Persoalan krisis energi bukanlah hal baru. Persoalan ini membutuhkan solusi lebih mendasar. Solusi yang diperlukan harus bisa menghilangkan sampai ke akar masalahnya. Liberalisasi yang menjadi roh dalam sistem ekonomi kapitalisme harus dicabut, karena inilah akar masalahnya.
Dampak liberalisasi ekonomi di sektor pertambangan sangat besar pengaruhnya terhadap hajat hidup orang banyak. Inilah mengapa oleh para ekonom Barat, menyebutnya kutukan SDA (natural resource curse), yakni paradoks negeri kaya SDA tetapi penduduknya miskin.
Berbeda dengan kapitalisme yang berasas liberal dalam sektor ekonomi. Dalam Islam, sumber daya alam merupakan harta milik umum (negara). Dalam pengelolaan energi, syariat Islam menyerahkan pelaksanaannya kepada khalifah. Konsep periayahan ini yang dipegang erat-erat oleh seorang khalifah. Seorang khalifah akan melakukan kebijakan yang paling mendasar bahwa batu bara adalah kepemilikan umum dan pengelolaannya tidak akan diberikan kepada swasta, melainkan dikelola oleh negara. Rasulullah menjelaskan sifat dari kebutuhan umum bahwa "Kaum muslim berserikat dalam tiga perkara yaitu padang rumput, air dan api" (HR Abu Dawud dan Ahmad).
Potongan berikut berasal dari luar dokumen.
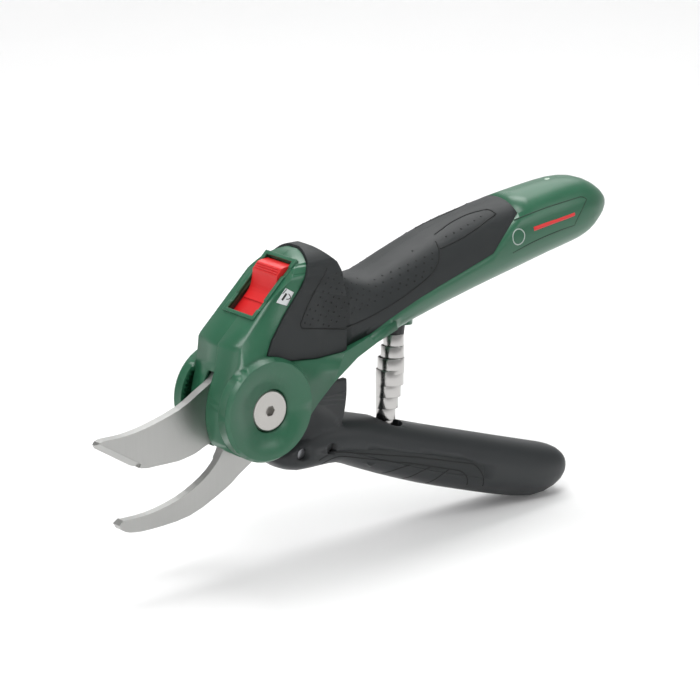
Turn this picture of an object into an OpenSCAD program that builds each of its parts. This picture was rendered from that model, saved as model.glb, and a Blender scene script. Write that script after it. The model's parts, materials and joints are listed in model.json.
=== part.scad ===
// Battery electric pruner: a bypass pruner whose upper handle holds a cell, a motor, a planetary
// gear and a screw that push the cutting blade. Millimetres. +X runs from the jaws to the tail,
// +Y to the side of the pivot nut, +Z up. The origin is on the pivot axis, in the shear plane.

/* [Jaws] */
// Thickness of the cutting blade
blade_t = 4; // [3.5:0.1:4]
// Thickness of the fixed hook
hook_t = 4.4; // [4:0.1:4.4]
// Angle that the lower handle and the blade turn through to close
jaw_travel = 27; // [24:0.5:27]

/* [Pivot] */
// Radius of the pivot bolt's shank
bolt_r = 4; // [3.6:0.1:4]
// Radius of the pivot bolt's head
bolt_head_r = 8.5; // [8:0.1:8.6]
// Radius of the round boss of each casing around the pivot
boss_r = 21.5; // [21.2:0.1:21.8]
// Half the width over the two flat boss faces
boss_y = 19.5; // [19.2:0.1:20]

/* [Drive] */
// Radius of the crank pin in the blade
crank_pin_r = 2; // [1.8:0.05:2]
// Lead of the screw
screw_lead = 1.5; // [1:0.25:2]
// Radius of the motor
motor_r = 10.2; // [10.1:0.05:10.3]

/* [Battery] */
// Radius of the cell
cell_r = 9.15; // [9:0.05:9.2]
// Length of the cell
cell_len = 63; // [60:0.5:64]

/* [Casing] */
// Wall of the casings
wall = 2.4; // [2.2:0.1:2.5]
// Thickness of the soft grips
grip_t = 1.5; // [1.2:0.1:1.6]
// Depth that the socket of the pivot bolt's head is sunk to
socket_depth = 2.6; // [2:0.1:3]

/* [Hidden] */
$fn = 64;
blade_y = [0.1, 0.1 + blade_t];
hook_y = [-0.1 - hook_t, -0.1];
half = jaw_travel / 2;

// The drive screw. Its axis lies in the plane y = 0, and s runs along it from the foot of the
// perpendicular from the pivot.
screw_slope = 14.5;
crank_r = 16;
axis_h = crank_r * (1 + cos(half)) / 2;
crank_s = crank_r * sin(half);
screw_r = 3;

// Planetary gear
gear_m = 0.4;
sun_z = 12;
planet_z = 15;
ring_z = sun_z + 2 * planet_z;
planet_a = gear_m * (sun_z + planet_z) / 2;

// Half widths in y
nose_w = 14.2;
cavity_w = nose_w - wall;
fin_w = [8, 10.3];
lever_w = 13;

// The slope on the nose that the lock slider runs along
slope = 43.9;

// Screws that join the casings: x, z
housing_screw_at = [[-7.2, 24], [42, 37], [54.5, 18.5], [108, 33.2], [180.5, 56.2]];
lever_screw_at = [[58, -33.5], [100, -45], [142, -58.5]];
rivet_at = [[22, -24.5], [36, -24.5]];

// ---- Curves ----
function cr(a, b, c, d, t) = 0.5 * (2 * b + (c - a) * t + (2 * a - 5 * b + 4 * c - d) * t * t
    + (3 * b - a - 3 * c + d) * t * t * t);
// The place at t, in steps from one point to the next, on a smooth line through the points p
function on_curve(p, t) = let (i = min(floor(t), len(p) - 2))
    cr(p[max(i - 1, 0)], p[i], p[i + 1], p[min(i + 2, len(p) - 1)], t - i);
function curve(p, n) = [for (k = [0 : n * (len(p) - 1)]) on_curve(p, k / n)];
function arc(r, a0, a1, n = 16) = [
    for (k = [0 : n]) let (a = a0 + (a1 - a0) * k / n) [r * cos(a), r * sin(a)],
];
function power(v, e) = sign(v) * pow(abs(v), 2 / e);

// ---- Frames ----
// Draws a side outline (x, z) as a slab from y[0] to y[1]
module slab(y) {
    translate([0, y[1], 0]) rotate([90, 0, 0]) linear_extrude(y[1] - y[0]) children();
}
// A cylinder along Y at p = [x, z]
module rod(p, r, y) {
    translate([p[0], y[1], p[1]]) rotate([90, 0, 0]) cylinder(r = r, h = y[1] - y[0]);
}
// Children drawn with the screw's axis as +Z and the place s as the origin
module on_screw(s = 0) {
    rotate([0, -screw_slope, 0]) translate([s, 0, axis_h]) rotate([0, 90, 0]) children();
}
// Children drawn with +X up the nose's slope and +Z out of it
module on_slope() {
    translate([0, 0, 37.55]) rotate([0, -slope, 0]) children();
}
// Children drawn with +X along the tail
module on_tail() {
    translate([140, 0, 50.6]) rotate([0, -9.8, 0]) children();
}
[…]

Dan kepemilikan umum yang dikelola oleh negara ini akan memberikan manfaat yang sebesar-besarnya bagi rakyat. Tentu kebijakan yang diberlakukan akan memberikan maslahat bagi umat, karena bentuk tanggung jawab yang dipikul disadari betul ialah bentuk ketaatan terhadap sang pencipta.
Pada hakikatnya, sumber daya energi yang Allah berikan sudah cukup untuk memenuhi kebutuhan seluruh makhluk hidup. Krisis energi terjadi karena sistem kapitalisme telah mencampuradukkan keinginan dengan kebutuhan, kapitalisasi listrik yang dimanfaatkan oleh segelintir orang. Oleh karena itu, mengembalikan pengelolaan sumber daya energi kepada syariat Islam merupakan kebutuhan yang mendesak karena berkaitan dengan keberlangsungan hidup manusia. Negara berkewajiban memastikan distribusi penggunaan energi dapat dinikmati secara merata oleh umat. Menempatkan keinginan dan kebutuhan sesuai dengan porsinya, tidak berlebihan, dan tidak boros. Semua ini hanya dapat diraih dengan penerapan sistem ekonomi Islam secara kaffah oleh negara dalam bingkai Khilafah.